_GIVEN ENTRIES_.
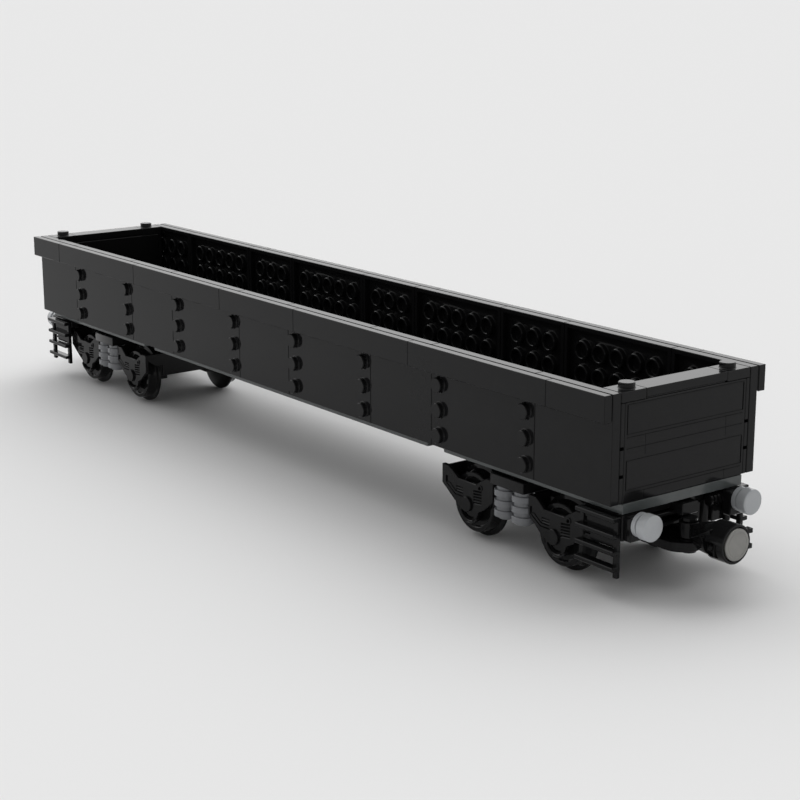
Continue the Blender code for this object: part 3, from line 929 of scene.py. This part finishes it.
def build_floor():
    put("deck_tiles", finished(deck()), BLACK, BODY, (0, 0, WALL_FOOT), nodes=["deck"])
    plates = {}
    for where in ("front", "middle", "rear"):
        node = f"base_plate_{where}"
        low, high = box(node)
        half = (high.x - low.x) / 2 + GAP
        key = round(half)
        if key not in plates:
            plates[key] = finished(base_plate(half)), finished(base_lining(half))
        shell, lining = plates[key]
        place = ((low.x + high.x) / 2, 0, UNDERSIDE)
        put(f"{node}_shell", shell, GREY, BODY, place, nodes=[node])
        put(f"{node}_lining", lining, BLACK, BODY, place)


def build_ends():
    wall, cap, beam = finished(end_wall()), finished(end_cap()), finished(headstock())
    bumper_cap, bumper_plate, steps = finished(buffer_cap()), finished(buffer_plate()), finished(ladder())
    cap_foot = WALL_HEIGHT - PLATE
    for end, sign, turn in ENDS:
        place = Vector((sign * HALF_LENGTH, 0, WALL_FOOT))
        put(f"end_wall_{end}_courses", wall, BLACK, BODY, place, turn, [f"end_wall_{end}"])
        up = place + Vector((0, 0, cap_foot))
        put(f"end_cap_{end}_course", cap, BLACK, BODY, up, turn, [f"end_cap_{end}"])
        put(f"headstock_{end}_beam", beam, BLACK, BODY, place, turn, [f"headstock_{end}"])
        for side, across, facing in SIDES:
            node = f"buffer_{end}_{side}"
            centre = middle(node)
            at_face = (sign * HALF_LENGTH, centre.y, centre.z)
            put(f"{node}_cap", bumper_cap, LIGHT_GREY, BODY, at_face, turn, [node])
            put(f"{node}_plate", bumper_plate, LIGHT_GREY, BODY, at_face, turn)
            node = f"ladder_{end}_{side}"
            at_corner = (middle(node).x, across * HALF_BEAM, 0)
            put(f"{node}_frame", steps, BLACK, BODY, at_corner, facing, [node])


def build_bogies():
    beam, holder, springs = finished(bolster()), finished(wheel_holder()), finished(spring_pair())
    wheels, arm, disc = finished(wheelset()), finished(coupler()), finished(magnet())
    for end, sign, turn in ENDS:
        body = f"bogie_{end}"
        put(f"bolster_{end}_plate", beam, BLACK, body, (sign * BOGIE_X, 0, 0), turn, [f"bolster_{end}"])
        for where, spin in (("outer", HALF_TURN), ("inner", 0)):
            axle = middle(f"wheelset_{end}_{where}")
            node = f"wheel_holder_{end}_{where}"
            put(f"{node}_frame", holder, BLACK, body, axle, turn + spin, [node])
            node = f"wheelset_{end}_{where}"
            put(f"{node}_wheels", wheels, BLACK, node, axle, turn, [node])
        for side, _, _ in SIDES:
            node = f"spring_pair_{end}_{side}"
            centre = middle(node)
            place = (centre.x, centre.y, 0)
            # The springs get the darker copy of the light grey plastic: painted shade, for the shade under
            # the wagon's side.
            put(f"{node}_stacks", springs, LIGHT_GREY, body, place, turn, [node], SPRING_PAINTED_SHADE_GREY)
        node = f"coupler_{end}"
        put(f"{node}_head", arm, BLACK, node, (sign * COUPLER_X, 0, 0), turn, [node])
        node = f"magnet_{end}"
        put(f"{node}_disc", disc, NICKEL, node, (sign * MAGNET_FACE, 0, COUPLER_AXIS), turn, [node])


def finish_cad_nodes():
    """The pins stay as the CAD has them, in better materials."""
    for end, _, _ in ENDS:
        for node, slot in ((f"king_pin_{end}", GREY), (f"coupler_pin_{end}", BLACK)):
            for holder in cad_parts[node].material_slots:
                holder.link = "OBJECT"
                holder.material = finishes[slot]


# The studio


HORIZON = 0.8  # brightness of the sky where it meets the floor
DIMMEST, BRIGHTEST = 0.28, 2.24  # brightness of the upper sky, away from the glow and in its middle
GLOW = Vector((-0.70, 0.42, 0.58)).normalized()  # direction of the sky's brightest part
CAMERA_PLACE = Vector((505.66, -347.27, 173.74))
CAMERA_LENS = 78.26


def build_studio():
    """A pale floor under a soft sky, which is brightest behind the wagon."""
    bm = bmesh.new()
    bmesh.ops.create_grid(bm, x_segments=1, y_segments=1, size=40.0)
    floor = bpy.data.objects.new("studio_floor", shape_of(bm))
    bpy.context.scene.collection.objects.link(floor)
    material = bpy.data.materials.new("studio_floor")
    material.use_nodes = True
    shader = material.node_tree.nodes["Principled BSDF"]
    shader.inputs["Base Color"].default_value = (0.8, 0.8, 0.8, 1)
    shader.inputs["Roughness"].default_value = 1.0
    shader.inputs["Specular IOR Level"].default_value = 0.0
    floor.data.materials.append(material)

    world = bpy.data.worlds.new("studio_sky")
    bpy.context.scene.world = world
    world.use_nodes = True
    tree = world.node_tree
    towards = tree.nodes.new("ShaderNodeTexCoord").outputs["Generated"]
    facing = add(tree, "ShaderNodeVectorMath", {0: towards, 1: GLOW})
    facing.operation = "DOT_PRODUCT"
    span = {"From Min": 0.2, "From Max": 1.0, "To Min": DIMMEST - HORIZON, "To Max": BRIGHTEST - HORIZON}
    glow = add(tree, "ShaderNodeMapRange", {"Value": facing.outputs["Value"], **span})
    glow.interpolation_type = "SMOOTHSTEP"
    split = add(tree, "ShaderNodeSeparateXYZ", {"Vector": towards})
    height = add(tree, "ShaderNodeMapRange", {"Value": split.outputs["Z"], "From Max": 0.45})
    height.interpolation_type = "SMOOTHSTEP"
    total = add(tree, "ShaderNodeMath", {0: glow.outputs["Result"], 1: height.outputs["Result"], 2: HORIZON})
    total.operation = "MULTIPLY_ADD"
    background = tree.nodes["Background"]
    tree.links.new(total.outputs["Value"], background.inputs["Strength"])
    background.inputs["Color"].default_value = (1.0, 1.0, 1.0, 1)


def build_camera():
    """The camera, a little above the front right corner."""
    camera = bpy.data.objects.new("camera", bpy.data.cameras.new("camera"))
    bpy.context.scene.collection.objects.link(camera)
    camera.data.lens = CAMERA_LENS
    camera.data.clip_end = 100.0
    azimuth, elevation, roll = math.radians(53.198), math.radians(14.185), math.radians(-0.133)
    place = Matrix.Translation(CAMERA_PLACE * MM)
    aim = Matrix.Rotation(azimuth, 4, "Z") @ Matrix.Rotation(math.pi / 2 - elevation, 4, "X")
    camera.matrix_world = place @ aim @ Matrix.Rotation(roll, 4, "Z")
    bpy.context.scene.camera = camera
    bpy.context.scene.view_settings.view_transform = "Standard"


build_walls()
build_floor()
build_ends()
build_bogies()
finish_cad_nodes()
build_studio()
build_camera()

---

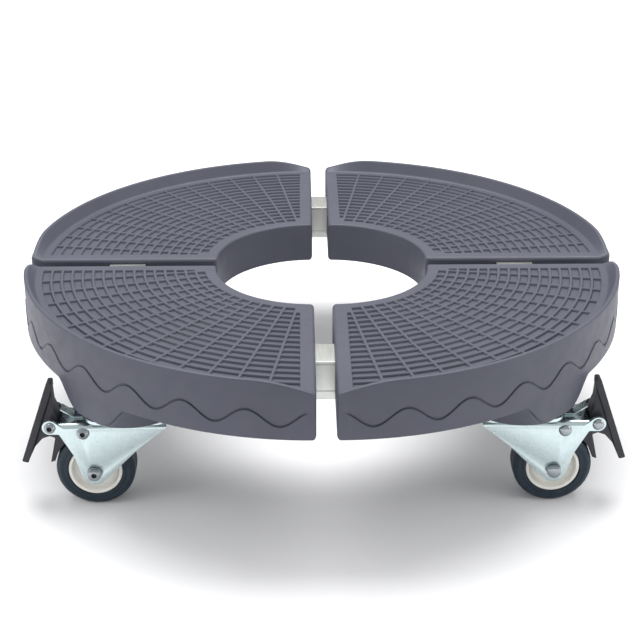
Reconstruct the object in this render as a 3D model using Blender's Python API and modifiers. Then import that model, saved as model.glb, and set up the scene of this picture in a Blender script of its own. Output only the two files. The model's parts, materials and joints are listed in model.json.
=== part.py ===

_DESCRIPTION OF THE TASK_. Return verbatim the lines that run from the line containing "Continue the Blender" through the line containing "BLACK, BODY, place)", inclusive.

_TASK ANSWER_.
Continue the Blender code for this object: part 3, from line 929 of scene.py. This part finishes it.
def build_floor():
    put("deck_tiles", finished(deck()), BLACK, BODY, (0, 0, WALL_FOOT), nodes=["deck"])
    plates = {}
    for where in ("front", "middle", "rear"):
        node = f"base_plate_{where}"
        low, high = box(node)
        half = (high.x - low.x) / 2 + GAP
        key = round(half)
        if key not in plates:
            plates[key] = finished(base_plate(half)), finished(base_lining(half))
        shell, lining = plates[key]
        place = ((low.x + high.x) / 2, 0, UNDERSIDE)
        put(f"{node}_shell", shell, GREY, BODY, place, nodes=[node])
        put(f"{node}_lining", lining, BLACK, BODY, place)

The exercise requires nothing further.